Collected material.
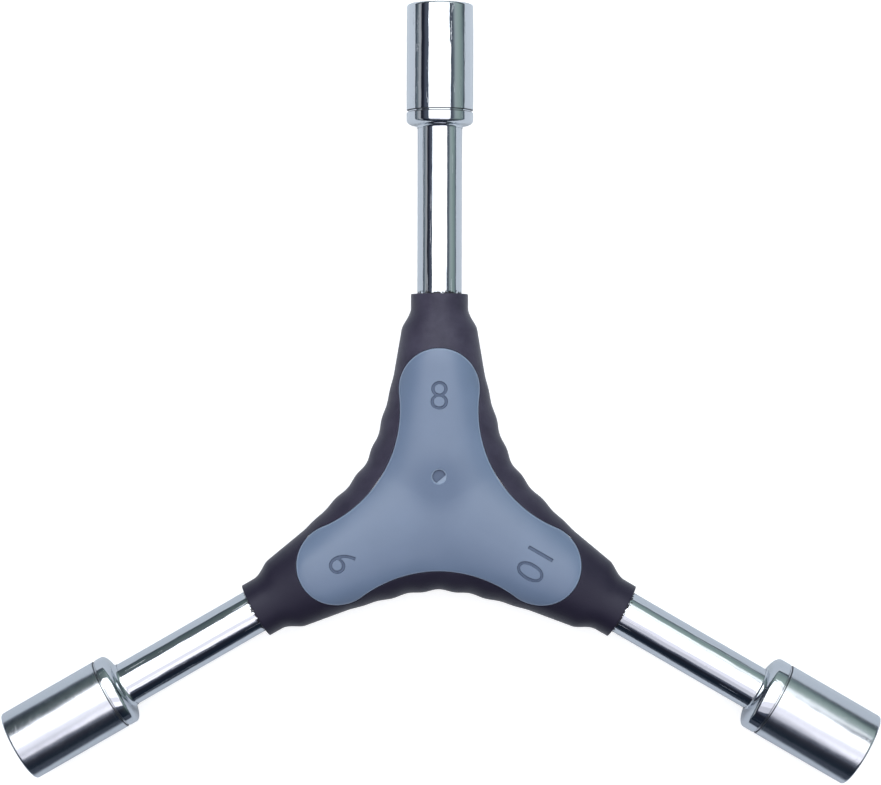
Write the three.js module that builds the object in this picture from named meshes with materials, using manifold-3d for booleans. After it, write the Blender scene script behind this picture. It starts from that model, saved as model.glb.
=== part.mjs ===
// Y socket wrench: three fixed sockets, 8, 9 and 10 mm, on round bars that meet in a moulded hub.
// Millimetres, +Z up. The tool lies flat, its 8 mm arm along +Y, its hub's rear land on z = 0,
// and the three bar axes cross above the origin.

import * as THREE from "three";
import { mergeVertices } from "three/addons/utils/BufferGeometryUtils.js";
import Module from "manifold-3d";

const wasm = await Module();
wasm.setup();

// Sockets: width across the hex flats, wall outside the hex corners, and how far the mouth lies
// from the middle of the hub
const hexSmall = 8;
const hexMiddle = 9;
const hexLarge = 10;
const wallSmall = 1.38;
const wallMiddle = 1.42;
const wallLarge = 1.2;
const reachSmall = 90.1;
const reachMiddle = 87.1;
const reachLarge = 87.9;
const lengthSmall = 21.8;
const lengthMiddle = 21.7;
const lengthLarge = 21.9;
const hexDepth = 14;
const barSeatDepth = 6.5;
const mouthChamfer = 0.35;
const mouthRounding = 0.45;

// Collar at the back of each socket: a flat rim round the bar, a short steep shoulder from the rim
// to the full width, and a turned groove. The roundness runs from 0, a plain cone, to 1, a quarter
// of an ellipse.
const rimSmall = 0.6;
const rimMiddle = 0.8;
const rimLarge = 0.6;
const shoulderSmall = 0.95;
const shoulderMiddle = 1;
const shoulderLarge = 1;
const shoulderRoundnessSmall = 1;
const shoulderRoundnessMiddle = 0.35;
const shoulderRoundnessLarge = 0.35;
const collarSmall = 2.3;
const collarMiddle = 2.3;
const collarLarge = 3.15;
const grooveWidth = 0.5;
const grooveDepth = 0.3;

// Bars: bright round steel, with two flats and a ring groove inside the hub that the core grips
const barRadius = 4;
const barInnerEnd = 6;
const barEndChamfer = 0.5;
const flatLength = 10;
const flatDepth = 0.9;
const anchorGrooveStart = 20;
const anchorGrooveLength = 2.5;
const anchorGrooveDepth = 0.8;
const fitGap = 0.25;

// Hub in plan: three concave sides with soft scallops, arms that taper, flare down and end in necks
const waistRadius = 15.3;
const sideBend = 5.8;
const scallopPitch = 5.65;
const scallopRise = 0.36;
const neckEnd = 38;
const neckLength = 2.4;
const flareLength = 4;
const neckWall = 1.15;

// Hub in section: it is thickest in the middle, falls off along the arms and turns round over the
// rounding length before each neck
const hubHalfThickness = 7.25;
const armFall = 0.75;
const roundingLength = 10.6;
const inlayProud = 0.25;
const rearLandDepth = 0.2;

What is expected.
Lines from the beginning of the data above through the line containing "const grooveDepth = 0.3;" are to be returned exactly, and no others.

Answer below.
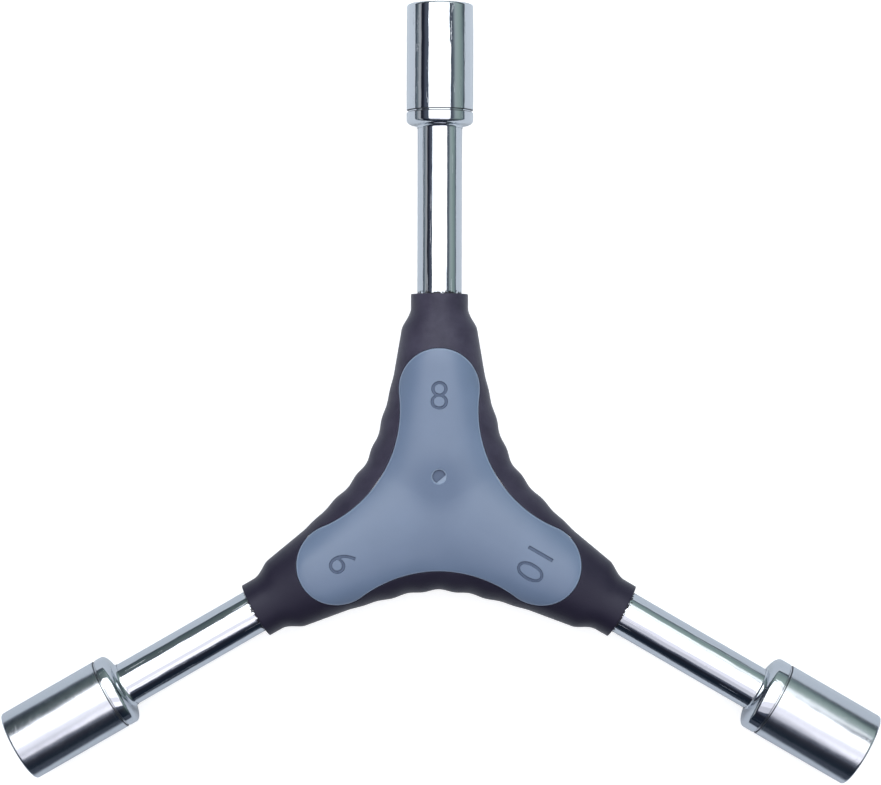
Write the three.js module that builds the object in this picture from named meshes with materials, using manifold-3d for booleans. After it, write the Blender scene script behind this picture. It starts from that model, saved as model.glb.
=== part.mjs ===
// Y socket wrench: three fixed sockets, 8, 9 and 10 mm, on round bars that meet in a moulded hub.
// Millimetres, +Z up. The tool lies flat, its 8 mm arm along +Y, its hub's rear land on z = 0,
// and the three bar axes cross above the origin.

import * as THREE from "three";
import { mergeVertices } from "three/addons/utils/BufferGeometryUtils.js";
import Module from "manifold-3d";

const wasm = await Module();
wasm.setup();

// Sockets: width across the hex flats, wall outside the hex corners, and how far the mouth lies
// from the middle of the hub
const hexSmall = 8;
const hexMiddle = 9;
const hexLarge = 10;
const wallSmall = 1.38;
const wallMiddle = 1.42;
const wallLarge = 1.2;
const reachSmall = 90.1;
const reachMiddle = 87.1;
const reachLarge = 87.9;
const lengthSmall = 21.8;
const lengthMiddle = 21.7;
const lengthLarge = 21.9;
const hexDepth = 14;
const barSeatDepth = 6.5;
const mouthChamfer = 0.35;
const mouthRounding = 0.45;

// Collar at the back of each socket: a flat rim round the bar, a short steep shoulder from the rim
// to the full width, and a turned groove. The roundness runs from 0, a plain cone, to 1, a quarter
// of an ellipse.
const rimSmall = 0.6;
const rimMiddle = 0.8;
const rimLarge = 0.6;
const shoulderSmall = 0.95;
const shoulderMiddle = 1;
const shoulderLarge = 1;
const shoulderRoundnessSmall = 1;
const shoulderRoundnessMiddle = 0.35;
const shoulderRoundnessLarge = 0.35;
const collarSmall = 2.3;
const collarMiddle = 2.3;
const collarLarge = 3.15;
const grooveWidth = 0.5;
const grooveDepth = 0.3;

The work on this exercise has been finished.